Which doesn’t mean he has no friends — Speeding features five collaborations, including two songs with nascent Brisbane MC Grace Shaw, better known as Mallrat. Shaw is an ideal foil for Gaynor, gliding into Speeding as if it were her own album, the light in her voice pushing back against the shade that tints the record. Aside from sharing a manager, Shaw and Gaynor also spend most of their time together, so collaboration was always “super obvious.”

The record’s other significant collaboration is ‘In Motion’, produced by Melbourne musician Gab Strum, AKA Japanese Wallpaper.

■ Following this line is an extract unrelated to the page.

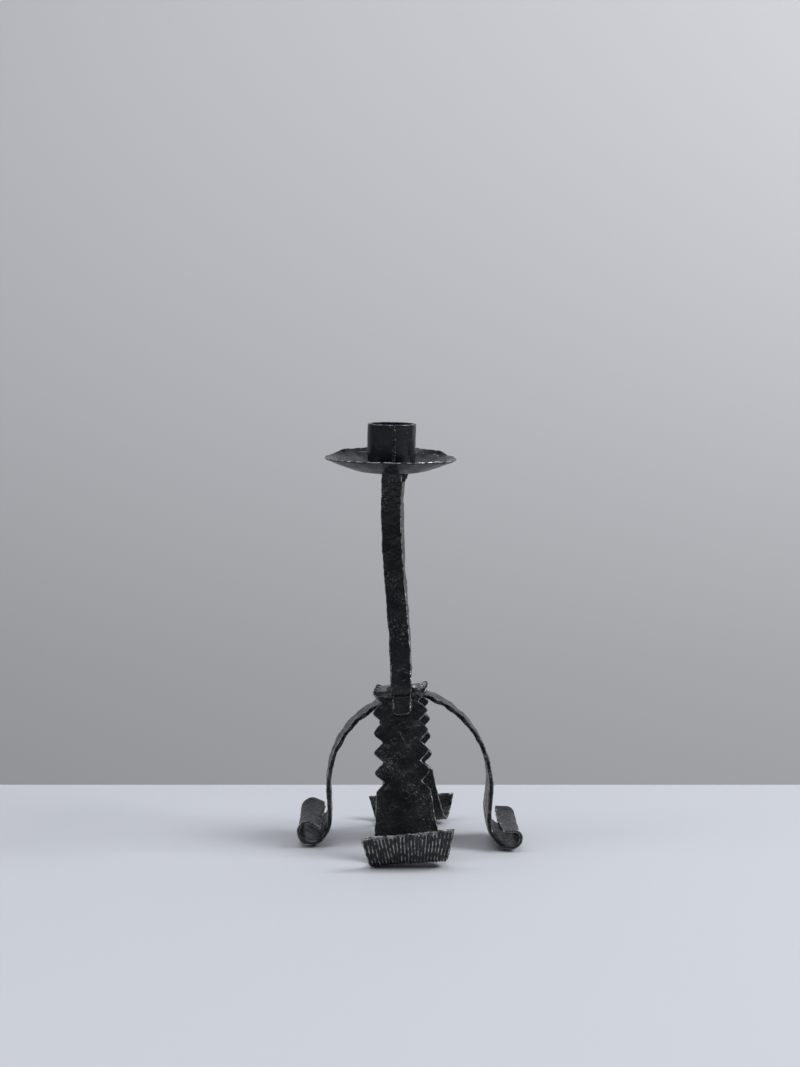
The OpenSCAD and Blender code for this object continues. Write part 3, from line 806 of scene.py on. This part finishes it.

It’s Gaynor’s best song by a mile: never quite hitting like a rap song or soaring like a pop song, it floats and undulates, encapsulating Speeding’s latent darkness while also tapping into a sweetness and sense of nostalgia that feels specific to the song.

There’s something miraculous about the song that Gaynor could identify as soon as he heard Strum’s first demo. “Gab [is] just so perceptive,” says Gaynor admiringly, “He had his music part and as soon as he played it I was like ‘Oh shit, that’s it.’” While he never names names, many of the songs on Speeding address real people — friends, family, romantic partners.

Regardless, Gaynor isn’t worried about what they’ll think: “I don’t tell lies in my songs, so if you don’t like how you’re portrayed, you don’t like how you’ve acted in reality. That’s really your problem.”

Allday’s new album Speeding is out April 21 on ONETWO.